Critics have questioned whether the initiative is necessary, noting that Americans have managed to communicate effectively for centuries without federal oversight of vocabulary. But supporters insist the move is long overdue.
“Without clear definitions, people might start holding us accountable for what we actually said,” explained a senior advisor. “That’s simply not sustainable in a modern democracy.”
Early drafts of the task force’s work suggest significant changes are already underway. For example, the word “inflation” may soon be updated to mean “a temporary feeling of financial discomfort caused by insufficient optimism,” while “border crisis” is expected to be replaced with “geographic enthusiasm.”

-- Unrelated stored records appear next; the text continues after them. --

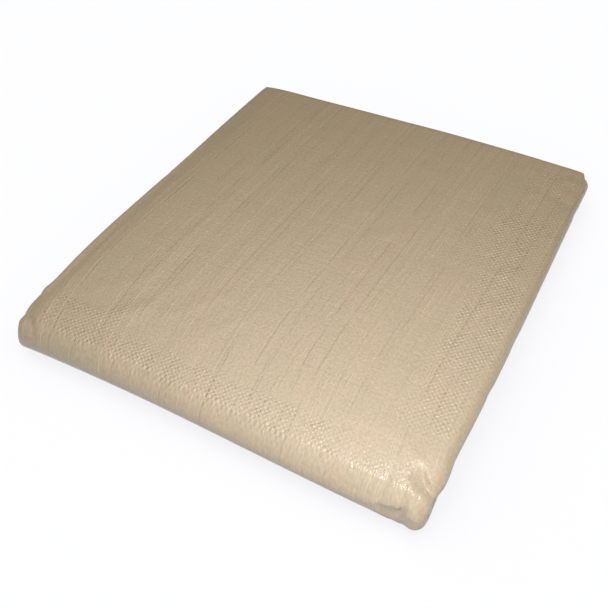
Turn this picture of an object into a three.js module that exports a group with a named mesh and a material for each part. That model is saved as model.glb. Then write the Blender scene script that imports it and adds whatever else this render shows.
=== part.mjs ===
// Poly tarp, folded flat into a plump packet. Millimetres, +Z up.
// The tarp is one sheet of woven, coated polyethylene. It is folded back and forth across its
// width into a strip of six plies, and the strip is folded in half along its length. Each ply is
// four thicknesses of the cloth pressed together.
// The half fold is the round edge at the front (-Y). The strip's outer ply wraps its right side
// (+X), and so the right side shows two round edges with a slit between them. The left side (-X)
// has the small folds and the loose edges, and the back (+Y) has the ends of the plies.
// The packet rests flat on its underside, with the origin at the bottom centre of its box.

import * as THREE from 'three';

// Packet
const packetWidth = 434;
const packetDepth = 479;
const packetHeight = 41.5;

// Folding
const plyCount = 6;
const plyThickness = 2.4;
const halvesGap = 3.2; // between the upper and the lower half of the strip
const halvesOffset = 5; // the lower half lies this much further left
const offsetReach = 120; // over this length from the front bend

// Facets on the bends, one number for each kind of bend
const outerBendFacets = 8;
const middleBendFacets = 6;
const smallBendFacets = 3;
const frontBendFacets = 7;

// Lines across a ply, measured from the left side of the packet
const acrossStations = [10, 20, 40, 92, 122, 230, 340, 378, 398, 410, 418];

// Lines along the strip, measured from the back end of the upper half, and along the underside,
// measured from the front bend
const topStations = [7, 14, 28, 50, 85, 150, 230, 310, 370, 405, 425, 437, 448];
const undersideStations = [20, 90, 220, 350];

// How far each ply's loose end or fold stops short of the packet's outline, from the inside of
// the strip outwards: at the left side, at the back of the upper half and of the lower half
const plyEnds = [
  { left: 5, upperBack: 6, lowerBack: 3 },
  { left: 3, upperBack: 2, lowerBack: 7 },
  { left: 3, upperBack: 5, lowerBack: 2 },
  { left: 7, upperBack: 3, lowerBack: 5 },
  { left: 0, upperBack: 4, lowerBack: 3 },
  { left: 0, upperBack: 0, lowerBack: 1 },
];

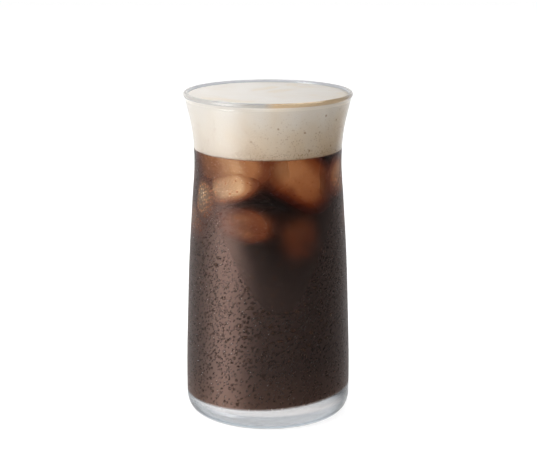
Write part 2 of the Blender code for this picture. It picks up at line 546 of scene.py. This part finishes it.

The administration has also proposed a new classification system for truth, dividing statements into three categories: “true,” “false,” and “contextually beneficial.”
“This is about compassion,” said another official. “If a statement hurts someone’s feelings, it may need to be redefined as untrue—even if it happened.”
Not everyone is convinced. One unnamed economist reportedly asked whether redefining “debt” would make it disappear, prompting an awkward silence followed by a reminder that he was no longer invited to meetings.
Meanwhile, everyday Americans are adjusting as best they can. “I used to think I understood words,” said one voter. “Now I just wait for the update like it’s my phone.”
At press time, the task force confirmed it would next address the meaning of the word “accountability,” though officials cautioned that the definition may be delayed indefinitely due to “unforeseen clarity issues.”